El recurrente mensaje de que el Islam era compatible con el socialismo, el “igualitarismo del Profeta”, fue sustituido por la puesta en marcha de la sharia como legislación estatal, con sus lapidaciones por delitos sexuales y sus ejecuciones públicas. Los integristas aparecieron durante un tiempo como defensores del orden por su impronta conservadora, y fueron cortejados por las dictaduras. Los estados, más aún las dictaduras como la de Zia-ul Haq en Pakistán --cuya prioridad fue la sharia, que destruyó los últimos restos de Estado de Derecho, que y había derrocado y ahorcado a Ali Bhutto--, se desbocaron por la senda del integrismo.

Entre ellas, fue clave Arabia Saudí, la financiera del integrismo y su exportadora. Los Hermanos Musulmanes, en los primeros tiempos de represión, fueron recibidos en la Universidad de Medina, terminada en 1961. La dinastía saudí, como garante de los Santos Lugares de La Meca y Medina, era la cuna de la interpretación literal y rigorista del Corán, desde que en 1745 el emir Muhamad Ibn Saud asumiera confesionalmente la doctrina del reformador religioso Muhamad Ibn Abd al Wahhab. El wahabismo o salafismo. La monarquía saudí vio en el integrismo el instrumento para desarrollar un liderazgo moral sobre el conjunto del mundo islámico, pues ambos coincidían en puntos tan fundamentales como el rigorismo y la sharia. ¡El rey saudí, a la sombra de La Meca, podía recuperar alguna forma de califato!

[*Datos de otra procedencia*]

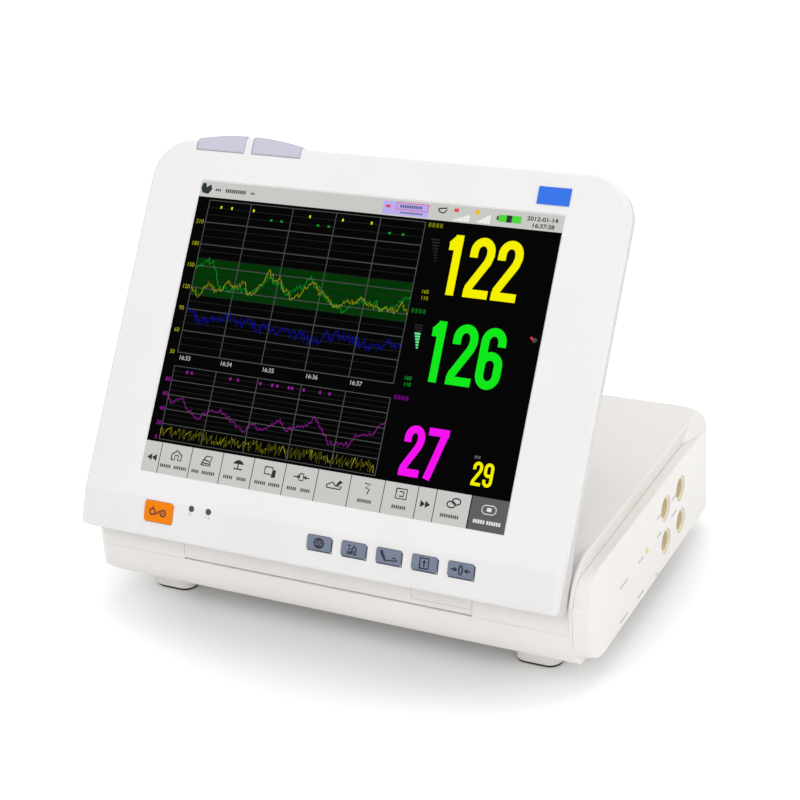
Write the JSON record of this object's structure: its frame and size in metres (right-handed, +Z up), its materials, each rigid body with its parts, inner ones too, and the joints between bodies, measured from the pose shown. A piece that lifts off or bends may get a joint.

La guerra de 1973, desatada por Egipto y Siria, amplió con nuevas vías ese proyecto. La primera victoria militar dio paso a una peligrosa contraofensiva israelí, pero los tanques hubieron de parar a cien kilómetros de El Cairo, cuando Arabia Saudí impuso el boicot en el suministro de petróleo a los países aliados de Israel. La subida de los precios dio un amplio caudal económico a los que Kepel denomina “petromonarquías”. El dinero fue repartido con generosidad en mezquitas y asociaciones benéficas con la fórmula internacionalista y salafista. Se crearon bancos islámicos con préstamos sin interés, en donde encontraron colocación los jóvenes universitarios. Otro instrumento de difusión del fundamentalismo fueron los emigrantes a los países del Golfo, que volvían a sus países enriquecidos y en plena sintonía con el salafismo. La identificación de progreso económico e integrismo fue un factor dio nuevas alas al fundamentalismo providencialista.